Joseph Crespino, Associate Professor (B.A., Northwestern University, 1994; M.A. (Secondary School Education), University of Mississippi, 1996; M.A., Ph.D. (American History), Stanford University, 2002). I am a historian of the United States in the twentieth century, with particular interests in the American South, post-World War II America, and the history and memory of the modern civil rights movement. My first book examined white resistance to civil rights and conservative politics in post-World War II Mississippi. I recently co-edited a collection of essays with Matthew Lassiter of the University of Michigan titled The Myth of Southern Exceptionalism.
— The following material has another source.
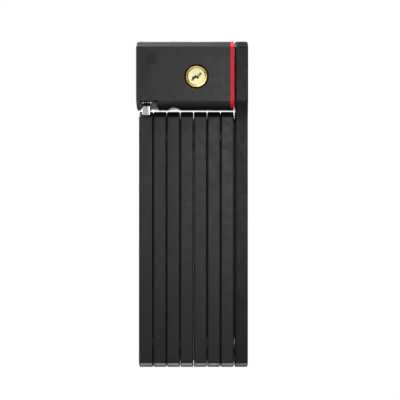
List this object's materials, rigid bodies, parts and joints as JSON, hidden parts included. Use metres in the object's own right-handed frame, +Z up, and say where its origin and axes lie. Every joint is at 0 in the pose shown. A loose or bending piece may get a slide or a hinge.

I am currently writing a political biography of Strom Thurmond, the longtime U.S. Senator from South Carolina and an icon of the white South’s massive resistance to the civil rights movement. Often Thurmond is remembered as one of the last of the Jim Crow demagogues, and rightly so. But he was also among the first of the post-war Sunbelt conservatives, a key contributor to an emerging coalition of southerners and westerners in mid-century America who would help reorient American politics by the closing decades of the twentieth century. My book will argue that it is important that we understand Thurmond in these dual contexts, as both a white southerner and an American conservative. Doing so will help challenge some of the received categories and conventional wisdom about the political history of both the South and the nation in the second half of the twentieth century. For more about this project you can read a recent interview here.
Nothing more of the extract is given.